Juan Antonio Cebrián entró en mi vida gracias al insomnio. He pasado muchas noches sin dormir, dando vueltas, pasando calor y acabando levantado frente al ordenador, sin saber qué demonios hacer para yacer en los brazos de Morfeo. Descubrí que la radio era un somnífero espectacular, así que un día topé con Onda Cero y con el programa de La Rosa de los Vientos. El enganche fue instantáneo. Junto con sus fieles colaboradores, Juan Antonio creaba una atmósfera de cultura infinita y tanto te daba lecciones de historia de España como te mostraba un hecho insólito, te transportaba a un lugar de poder o te hacía estremecerte con historias de asesinos en serie. Al principio sólo conocía su voz, claro, pero me interesé por la persona y descubrí que, en efecto, ¡él también tenía bigote! Otro más. Hoy en día, más de quince años tras el descubrimiento de su programa, todavía paso noches escuchando su voz.

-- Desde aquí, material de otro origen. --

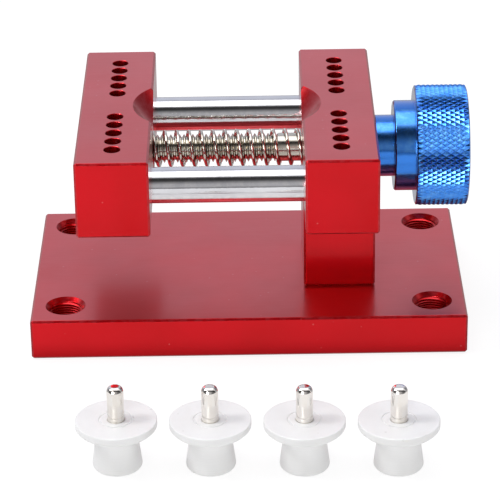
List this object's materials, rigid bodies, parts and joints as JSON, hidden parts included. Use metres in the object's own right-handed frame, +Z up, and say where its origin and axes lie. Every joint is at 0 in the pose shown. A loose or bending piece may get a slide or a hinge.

Así que sí, puedo asegurar que las personas que más han influido en mí personalidad actual llevaban bigote. No sé si hay alguna relación, no sé qué efluvios místicos emanan del pelo que emerge bajo la nariz, pero el hecho cierto es que esos poderosos bigotes hicieron de mí el hombre que soy hoy en día. Y, a pesar de que ahora mismo todos esos bigotes hayan dejado este valle de lágrimas que es la vida, siempre permanecerán no sólo en mi memoria, no sólo en mis recuerdos o pensamientos, sino en mí mismo. Soy el bigote de mi padre, el de mi abuelo, el de Freddie y el de Juan Antonio. Y el de todos los demás. Todo ello a pesar de que un servidor no lo luzca físicamente, pues lo intenté durante un año contra viento y marea para acabar cediendo por la barba completa. Pero noto su poder. Lo atesoro como símbolo; ojo, como como símbolo hípster, ni como la payasada esa de dejarse el bigote en noviembre, ni como moda pasajera, sino como homenaje a todas esas personas que me permitieron subirme a sus hombros de gigante.